WRITTEN TASK:
Quote verbatim the span of lines that begins the listing below and closes with the line containing "the object coordinates.".
** Start **
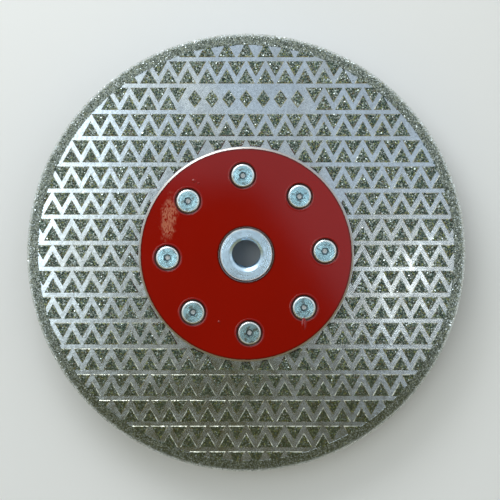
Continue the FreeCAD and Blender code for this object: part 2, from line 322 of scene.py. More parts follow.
class Shader(NodeGraph):
    """One material, over the object coordinates in metres."""

    def __init__(self, name: str) -> None:
        """Start a material with a Principled shader.

        Args:
            name: The material's name.
        """
        self.material = bpy.data.materials.new(name)
        self.material.use_nodes = True
        self.surface = self.material.node_tree.nodes["Principled BSDF"]
        super().__init__(self.material.node_tree, "Object")

    def radius(self, centre: Sequence[float] = (0.0, 0.0)) -> Signal:
        """Distance from an upright axis.

        Args:
            centre: Where the axis stands in X and Y.

        Returns:
            The distance in metres.
        """
        along, across = self.axis("X") - centre[0], self.axis("Y") - centre[1]
        return (along * along + across * across).root()

    def dust_and_shade_side(self) -> Signal:
        """Rise from 0 to 1 towards the disc's lower side, for olive dust and painted shade."""
        return self.axis("Y").step(-SIZES.dust_and_shade_start, -SIZES.dust_and_shade_full)

    def noise(self, scale: float, detail: float = 2.0, stretch: Sequence[float] = (1, 1, 1),
              roughness: float = 0.5) -> Signal:
        """Noise over the object coordinates.

        Args:
            scale: Features per metre.
            detail: Octaves.
            stretch: Factors on the coordinates, to draw the noise out.
            roughness: Weight of the finer octaves.

        Returns:
            The noise, about 0.5 on average.
        """
        vector = self.place
        if tuple(stretch) != (1, 1, 1):
            vector = self.node("ShaderNodeMapping", {}, {"Vector": self.place, "Scale": stretch})
        return self.node("ShaderNodeTexNoise", {}, {
            "Vector": vector, "Scale": scale, "Detail": detail, "Roughness": roughness})

    def rings(self, scale: float, centre: Sequence[float] = (0.0, 0.0)) -> Signal:
        """Noise that depends on the distance from an upright axis alone, as turning leaves it.

        Args:
            scale: Features per metre.
            centre: Where the axis stands in X and Y.

        Returns:
            The noise, about 0.5 on average.
        """
        return self.node("ShaderNodeTexNoise", {"noise_dimensions": "1D"},
                         {"W": self.radius(centre), "Scale": scale, "Detail": 3.0})

    def set(self, **values: Signal | float | Colour) -> None:
        """Set or link the Principled shader's sockets.

        Args:
            values: A value or signal for each socket, with _ for a space in the socket's name.
        """
        for key, value in values.items():
            socket = self.surface.inputs[key.replace("_", " ")]
            if isinstance(value, Signal):
                self.tree.links.new(value.socket, socket)
            elif isinstance(value, tuple):
                socket.default_value = (*value, 1.0)
            else:
                socket.default_value = value

    def bump(self, height: Signal, strength: float, distance: float) -> None:
        """Let a height tilt the normal.

        Args:
            height: The height signal.
            strength: Strength of the bump.
            distance: Height that a signal of 1 stands for, in metres.
        """
        normal = self.node("ShaderNodeBump", {}, {
            "Height": height, "Strength": strength, "Distance": distance})
        self.set(Normal=normal)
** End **
ANSWER TO THE EXERCISE:
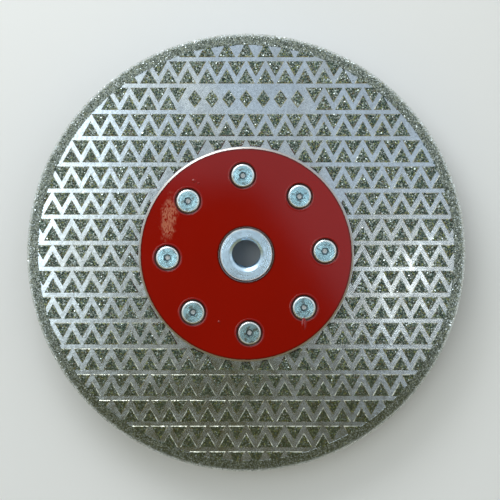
Continue the FreeCAD and Blender code for this object: part 2, from line 322 of scene.py. More parts follow.
class Shader(NodeGraph):
    """One material, over the object coordinates in metres."""

    def __init__(self, name: str) -> None:
        """Start a material with a Principled shader.

        Args:
            name: The material's name.
        """
        self.material = bpy.data.materials.new(name)
        self.material.use_nodes = True
        self.surface = self.material.node_tree.nodes["Principled BSDF"]
        super().__init__(self.material.node_tree, "Object")

    def radius(self, centre: Sequence[float] = (0.0, 0.0)) -> Signal:
        """Distance from an upright axis.

        Args:
            centre: Where the axis stands in X and Y.

        Returns:
            The distance in metres.
        """
        along, across = self.axis("X") - centre[0], self.axis("Y") - centre[1]
        return (along * along + across * across).root()

    def dust_and_shade_side(self) -> Signal:
        """Rise from 0 to 1 towards the disc's lower side, for olive dust and painted shade."""
        return self.axis("Y").step(-SIZES.dust_and_shade_start, -SIZES.dust_and_shade_full)

    def noise(self, scale: float, detail: float = 2.0, stretch: Sequence[float] = (1, 1, 1),
              roughness: float = 0.5) -> Signal:
        """Noise over the object coordinates.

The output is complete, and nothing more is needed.